Second Circuit — Sanctions: SEC v. Smith, et al.

U.S. Court of Appeals for the Second Circuit 


Appellate Jurisdiction — Trust Assets

SEC v. Smith, et al.
Judges Winter, Livingston and Rakoff

Background: A proceeding was brought to remedy securities fraud and recover assets to be distributed to the victims of the fraud. Several defendants appealed from an order imposing sanctions and authorizing a receiver to dispose property owned by an irrevocable trust.

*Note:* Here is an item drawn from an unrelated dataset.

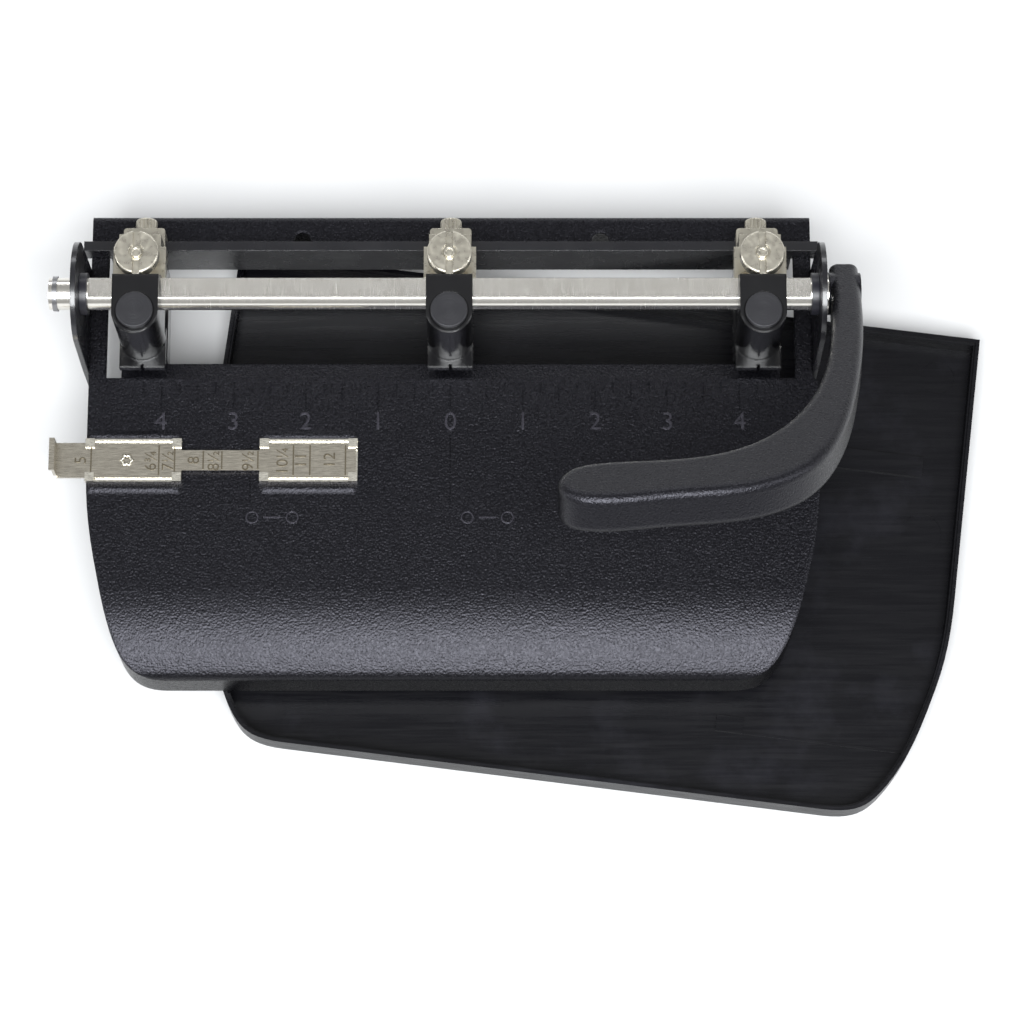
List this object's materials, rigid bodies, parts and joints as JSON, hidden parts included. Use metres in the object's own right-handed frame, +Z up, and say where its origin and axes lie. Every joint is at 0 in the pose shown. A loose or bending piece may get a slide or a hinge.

Ruling: The Second Circuit dismissed two appeals for lack of jurisdiction, affirmed the sanction against one of the defendants, and remanded to allow the trust to contest the court’s order regarding the disposition of the trust property. The court held that because the sanction order did not seek to compel compliance with an existing court order, but was available to as a deterrent to delaying tactics, the order was not final. The sanction order was affirmed because the appellant was asked to list her accounts and assets and the annuity in question was clearly an asset. The fact that her children were listed as the sole beneficiaries of the trust did not mean that the trust was arranged for the sole benefit of her children. Finally, the Second Circuit held that the it was appropriate to allow the magistrate to consider the trust’s arguments.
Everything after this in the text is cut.